WIPO member States had, also in September 2002, identified three other issues in the area of country names where they felt further discussion was necessary in order to decide whether additional recommendations should be made to ICANN, as follows:
(i) Whether protection should be extended to names by which countries are commonly known: To date, WIPO member States have recommended protecting the long and short names of countries, as outlined in the United Nations Terminology Bulletin, in the six official languages of the United Nations as well as the official language(s) of the country concerned. The SCT has now decided not to recommend extending this proposed protection also to names by which countries are commonly known;
(ii) Whether to establish an arbitral appeal mechanism for country name disputes: Under the current UDRP, a complainant is required, when filing the complaint, to submit to the jurisdiction of the national courts either at the registrar's principal office or at the domain name holder's address. This requirement is meant to facilitate a losing respondent's recourse to a national court of justice. Since sovereign States might find it difficult to submit to the jurisdiction of another country's courts, member States discussed whether States should instead submit to a special de novo arbitration appeal procedure, i.e. a judicial non-court procedure to decide the dispute anew. The SCT has now decided, however, not to recommend the establishment of such a mechanism.

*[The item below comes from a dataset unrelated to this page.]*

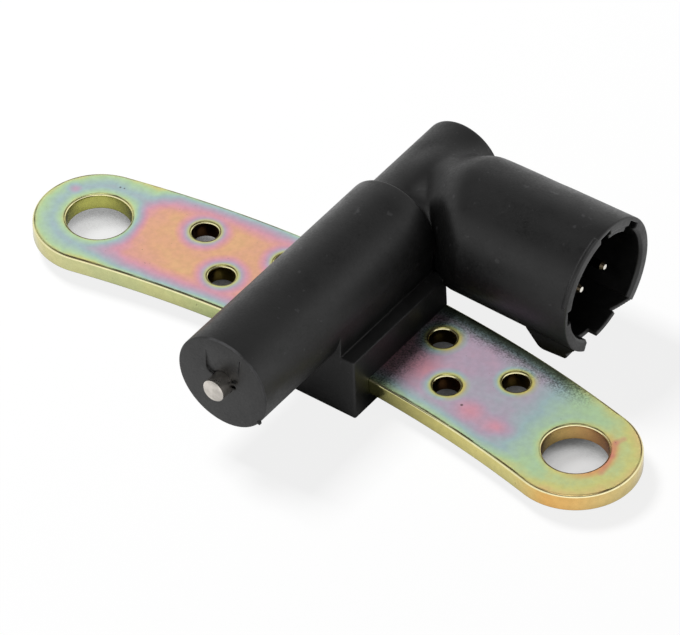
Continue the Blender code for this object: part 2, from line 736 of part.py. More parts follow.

(iii) Whether protection should be extended retroactively: The September 2002 recommendations to ICANN proposed that country names be protected against future domain name registrations only and had deferred the question of retroactivity. The SCT decided, at its previous (tenth) session, not to recommend that protection of country names be extended retroactively.
Thus, with regard to country names, there is no present intention to make additional recommendations to ICANN. ICANN will be informed accordingly.
The SCT also discussed the protection of geographical indications against their abusive registration as domain names, and will continue to do so at its next session.